PEMBAHASAN LAPORAN SIDANG
  1. Identitas Perkara
Perkara     : Sidang permohonan penetapan ahli waris dari Alm. Heru Yuda Heryana, S.E.
Pemohon : Rini Anggraini binti Ahmad Suganda
Status        : Istri
Umur         : 40 tahun
Domisili    : Gede Bage
Keterangan lain       :
  1. Ibu dari Geri Garnida, Geby Febrian, Gral Oktavian, Geisha Anwar.
  2. Keperluannya surat penetapan ahli waris: untuk mengambil akta tanah di BTN, pelunasan tagihan.

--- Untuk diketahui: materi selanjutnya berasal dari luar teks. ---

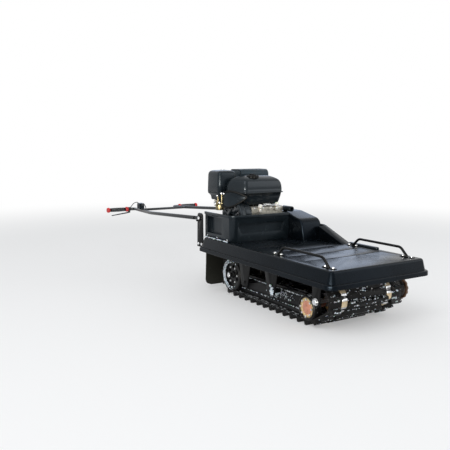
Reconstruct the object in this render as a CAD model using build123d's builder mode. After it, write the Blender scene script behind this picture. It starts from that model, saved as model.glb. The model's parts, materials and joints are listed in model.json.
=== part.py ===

  3. Heru Yuda Heryana meninggal tanggal 23 Juli 2010
  4. Orang tua almarhum juga telah meninggal tahun 2007
  5. Berkas yang harus dilengkapi
    1. Buku Nikah (harus lengkap, difotokopi lalu dilegalisir, kemudian ditunjukkan yg asli)
    2. Fotokopi Akta kelahiran anak – anak pemohon yang telah dilegalisir (yang asli juga ditunjukkan)
    3. Surat Kematian Pak Heru
    4. Surat Nikah
    5. KTP Pemohon
  6. Masalah Dalam Persidangan
Masalah yang timbul dalam persidangan adalah sebagai berikut:
  1. KTP Pemohon menunjukkan bahwa ia telah berstatus janda, padahal KTP tersebut dibuat tanggal 27 Mei 2010, dua bulan sebelum Heru Yuda Heryana meninggal (27 Juli 2010)
Pertanyaan hakim :
”Apakah pemohon dan Heru Yuda Heryana telah bercerai sebelum tanggal 27 Juli 2010?”
  1. Pemohon menjawab tidak, saksi – saksi juga menjawab tidak dan mengatakan bahwa kemungkinan telah terjadi salah cetak di dalam KTP pemohon.
  2. Hakim lalu menerima keterangan saksi dan karena telah ada surat – surat sebagai alat bukti yang sah dan kuat menetapkan:
  3. mengabulkan permohonan;
  4. menetapkan Rini Anggraini, Geri Garnida, Gebi Febrian, Gral Oktavian, dan Geisha Anwar sebagai ahli waris dari Heru Yuda Heryana;
    1. membebankan biaya perkara kepada pemohon.
  5. Surat jadi dua minggu setelah sidang.
  6. Hal – hal yang Patut Dicatat selama Persidangan
Selama persidangan perkara perdata permohonan ini dilaksanakan, ada beberapa hal yang patut dicatat, yakni sebagai berikut:
  1. sidang dinyatakan terbuka untuk umum, tapi kenyataannya pintu ruangan sidang ditutup dan tidak boleh dimasuki oleh sembarang orang kecuali yang telah memiliki izin;
  2. pemohon diharuskan membawa saksi dua orang ketika mendaftarkan perkara;
  3. saksi ditanyai tanpa disumpah terlebih dahulu;
  4. surat yang disertakan oleh pemohon tidak ditunjukkan yang asli, hanya fotokopian yang telah dilegalisir (kecuali KTP).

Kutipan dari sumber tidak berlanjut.